==== Data block ====

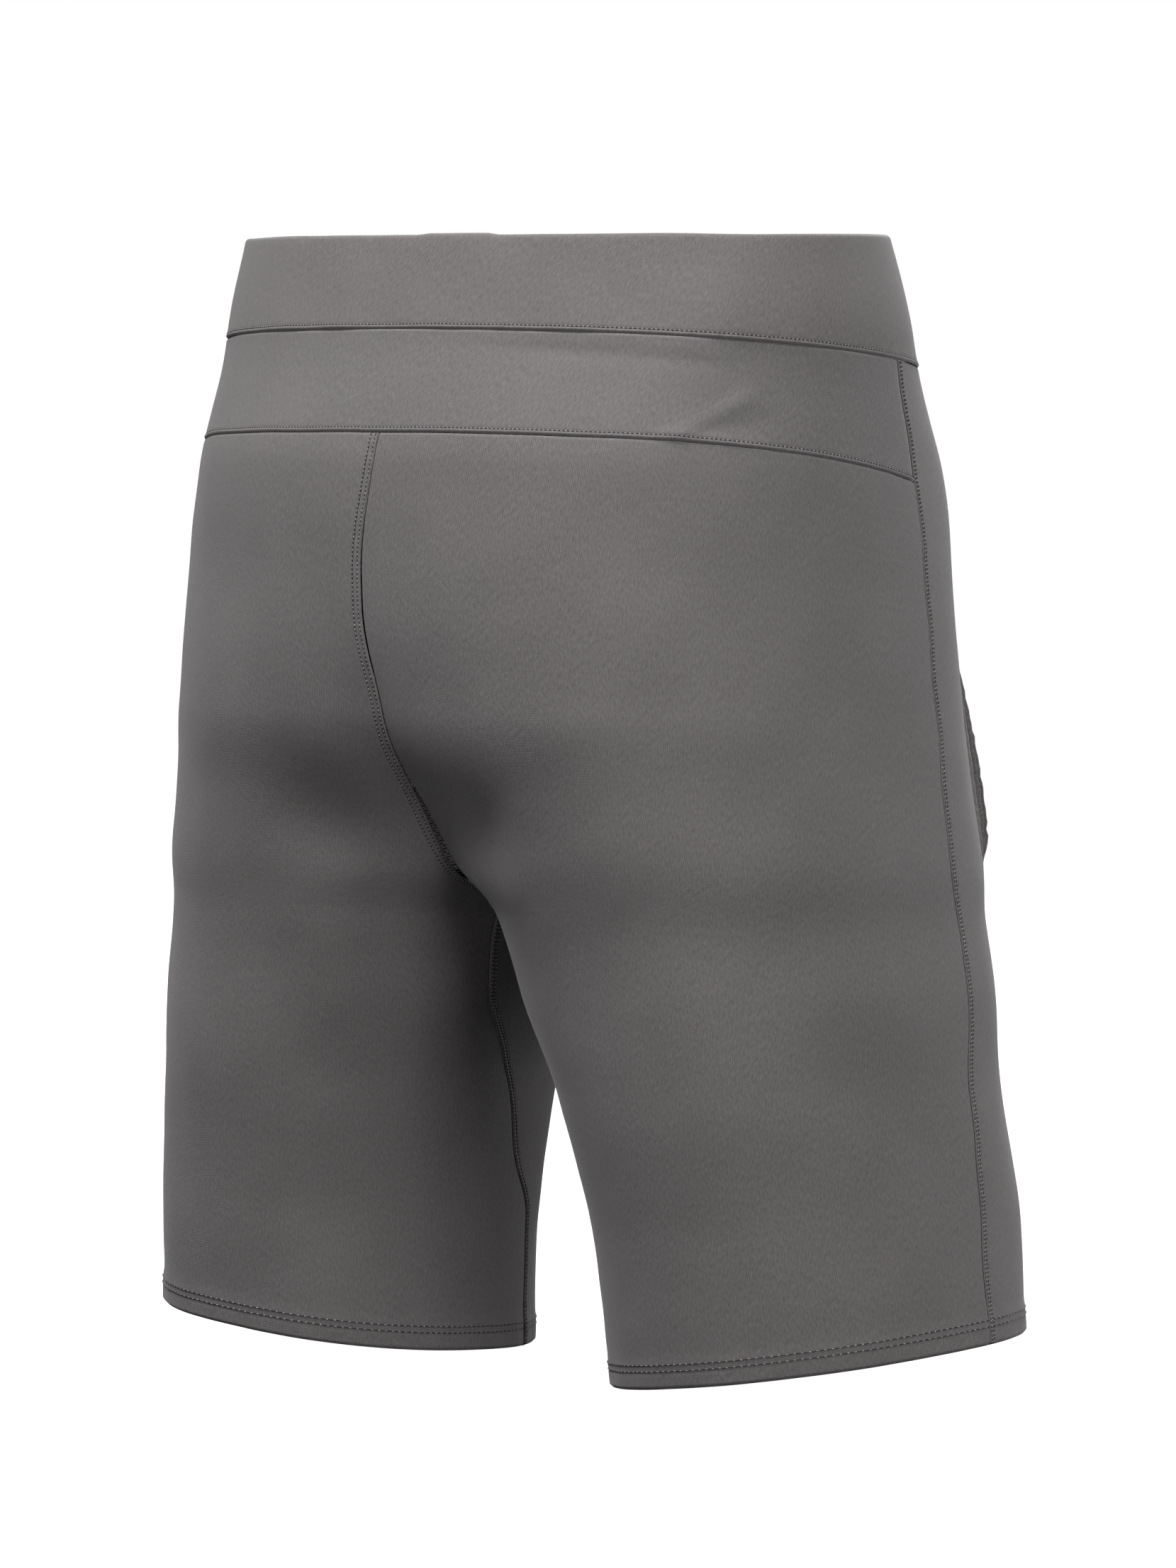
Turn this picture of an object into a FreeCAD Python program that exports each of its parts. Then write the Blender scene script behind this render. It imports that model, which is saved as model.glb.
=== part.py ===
import FreeCAD, Part
import math
import os

# Padded impact shorts: close-fitting stretch shorts with slim foam pads in inner pockets.
# Frame: +Z up, the front faces -Y, the wearer's left is +X. The origin is the middle of the
# footprint on the floor. All sizes are in millimetres.

V = FreeCAD.Vector

# ---------------------------------------------------------------- driving dimensions
TOTAL_RISE = 490.0          # from the middle of a hem to the top of the waistband
HEM_LIFT = 7.2              # height of the middle of a hem above the floor
FABRIC = 1.2                # thickness of the outer stretch fabric
SEAM_GAP = 0.2              # gap left between two panels along a seam
HIP_AXIS_Y = 0.0            # hip line that both legs swing about
HIP_AXIS_Z = 300.0
HIP_RADIUS = 150.0          # round boundary between the seat and the legs
HIP_GAP = 0.5               # clearance on each side of that boundary
HEM_SPLAY = 0.11            # slope of the hems: the outer side is higher
HEM_STRIDE = {"left": 0.065, "right": -0.065}    # slope of each hem from front to back
STRIDE_DEG = {"left": -1.0, "right": 2.0}        # how far each leg stands forward
FOOTPRINT_MIDDLE = V(0.0, 14.4, 0.0)             # the origin, in the working coordinates
SWING_TOP = 290.0           # level where a leg starts to lean forward
SWING_EASE = 100.0          # the lean eases in over this height
SECTION_POWER = 2.2         # 2 is an ellipse, more is squarer

# Half-body sections, from the hem up. Columns: level above the hem, x of the centre,
# half width outwards, half width inwards, y of the centre, depth back, depth front, skew.
LEVELS = [
    (-40, 129, 84, 78, 0, 92, 83, 0.08),
    (0, 128, 84, 78, 0, 95, 83, 0.08),
    (60, 125, 83, 79, 0, 101, 82, 0.08),
    (120, 117, 85, 84, 2, 108, 82, 0.08),
    (165, 104, 95, 93, 3, 111, 90, 0.06),
    (195, 92, 102, 91, 3, 115, 97, 0.04),
    (215, 84, 109, 108, 3, 119, 103, 0.02),
    (250, 64, 124, 118, 2, 128, 109, 0.0),
    (285, 46, 139, 150, 2, 137, 111, 0.0),
    (330, 25, 156, 170, 3, 141, 116, 0.0),
    (390, 8, 166, 165, 8, 135, 123, 0.0),
    (445, 0, 167, 167, 12, 112, 115, 0.0),
    (490, 0, 158, 158, 15, 97, 106, 0.0),
    (510, 0, 153, 153, 16, 91, 102, 0.0),
]
SECTION_STEP = 20.0         # spacing of the lofted sections
SECTION_POINTS = 32
EVEN_STEPS = [float(i) for i in range(SECTION_POINTS + 1)]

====

**Goal of the exercise**
Take the material above and return all of it exactly.

**Response to this task**
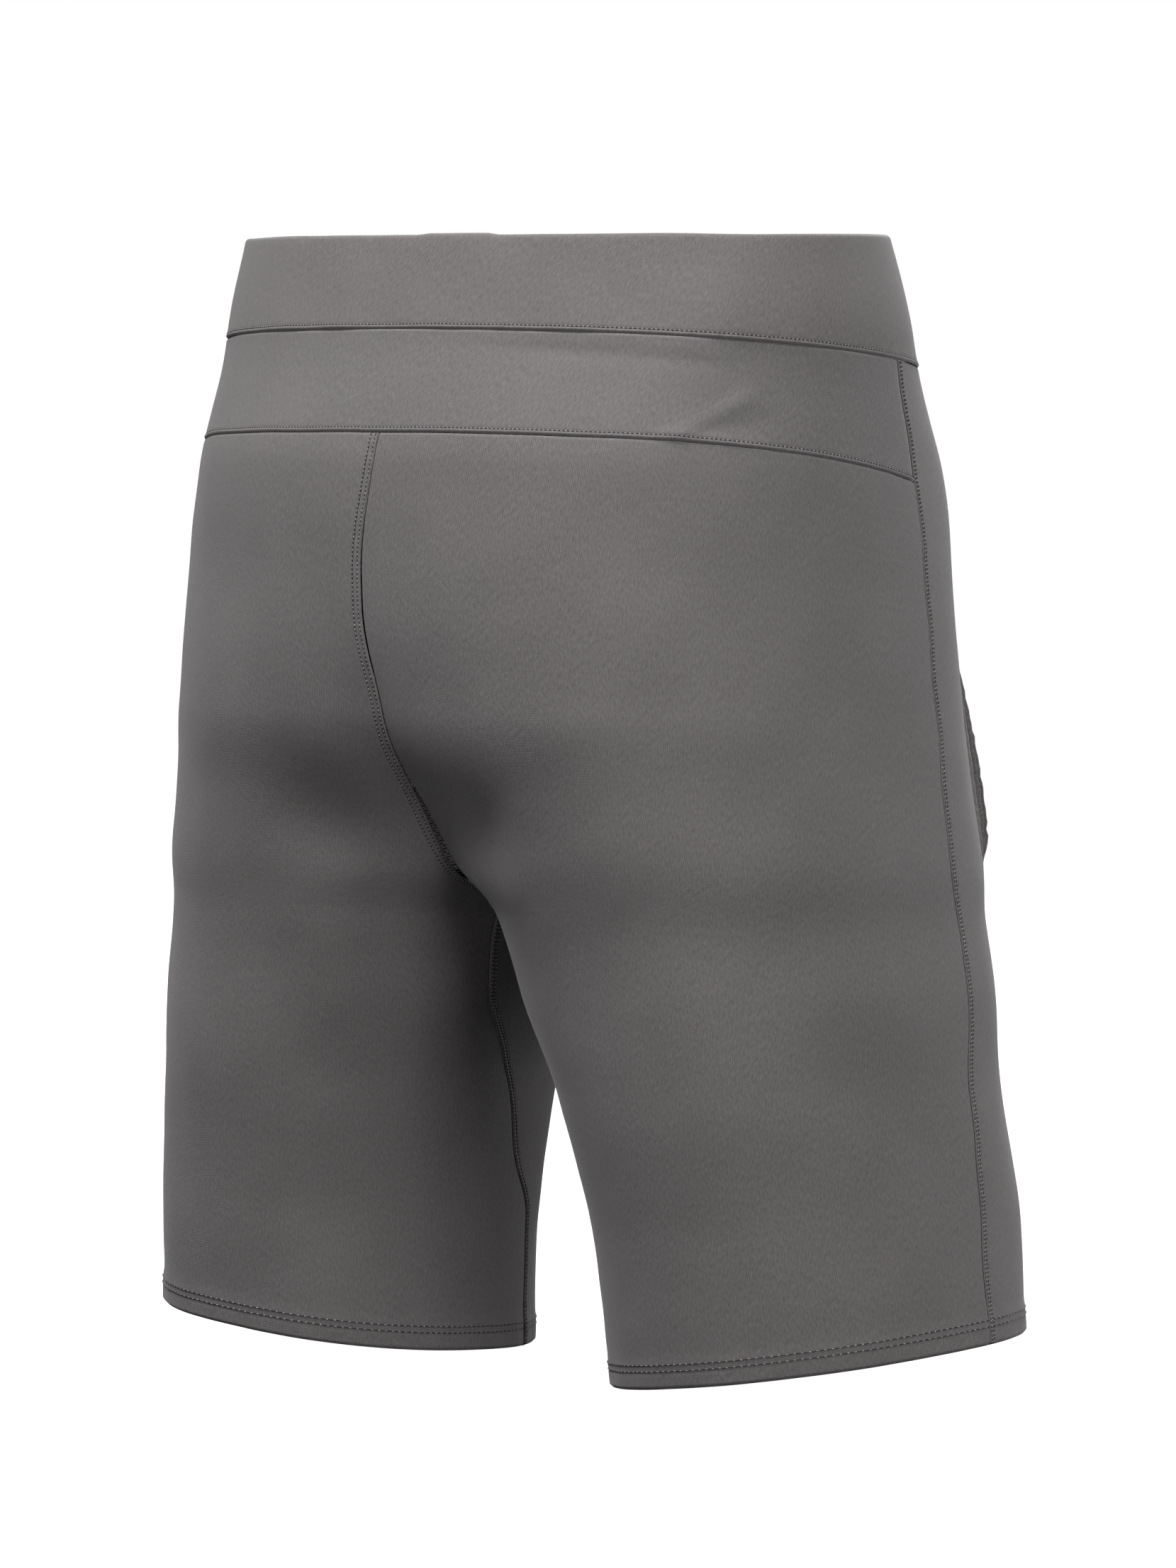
Turn this picture of an object into a FreeCAD Python program that exports each of its parts. Then write the Blender scene script behind this render. It imports that model, which is saved as model.glb.
=== part.py ===
import FreeCAD, Part
import math
import os

# Padded impact shorts: close-fitting stretch shorts with slim foam pads in inner pockets.
# Frame: +Z up, the front faces -Y, the wearer's left is +X. The origin is the middle of the
# footprint on the floor. All sizes are in millimetres.

V = FreeCAD.Vector

# ---------------------------------------------------------------- driving dimensions
TOTAL_RISE = 490.0          # from the middle of a hem to the top of the waistband
HEM_LIFT = 7.2              # height of the middle of a hem above the floor
FABRIC = 1.2                # thickness of the outer stretch fabric
SEAM_GAP = 0.2              # gap left between two panels along a seam
HIP_AXIS_Y = 0.0            # hip line that both legs swing about
HIP_AXIS_Z = 300.0
HIP_RADIUS = 150.0          # round boundary between the seat and the legs
HIP_GAP = 0.5               # clearance on each side of that boundary
HEM_SPLAY = 0.11            # slope of the hems: the outer side is higher
HEM_STRIDE = {"left": 0.065, "right": -0.065}    # slope of each hem from front to back
STRIDE_DEG = {"left": -1.0, "right": 2.0}        # how far each leg stands forward
FOOTPRINT_MIDDLE = V(0.0, 14.4, 0.0)             # the origin, in the working coordinates
SWING_TOP = 290.0           # level where a leg starts to lean forward
SWING_EASE = 100.0          # the lean eases in over this height
SECTION_POWER = 2.2         # 2 is an ellipse, more is squarer

# Half-body sections, from the hem up. Columns: level above the hem, x of the centre,
# half width outwards, half width inwards, y of the centre, depth back, depth front, skew.
LEVELS = [
    (-40, 129, 84, 78, 0, 92, 83, 0.08),
    (0, 128, 84, 78, 0, 95, 83, 0.08),
    (60, 125, 83, 79, 0, 101, 82, 0.08),
    (120, 117, 85, 84, 2, 108, 82, 0.08),
    (165, 104, 95, 93, 3, 111, 90, 0.06),
    (195, 92, 102, 91, 3, 115, 97, 0.04),
    (215, 84, 109, 108, 3, 119, 103, 0.02),
    (250, 64, 124, 118, 2, 128, 109, 0.0),
    (285, 46, 139, 150, 2, 137, 111, 0.0),
    (330, 25, 156, 170, 3, 141, 116, 0.0),
    (390, 8, 166, 165, 8, 135, 123, 0.0),
    (445, 0, 167, 167, 12, 112, 115, 0.0),
    (490, 0, 158, 158, 15, 97, 106, 0.0),
    (510, 0, 153, 153, 16, 91, 102, 0.0),
]
SECTION_STEP = 20.0         # spacing of the lofted sections
SECTION_POINTS = 32
EVEN_STEPS = [float(i) for i in range(SECTION_POINTS + 1)]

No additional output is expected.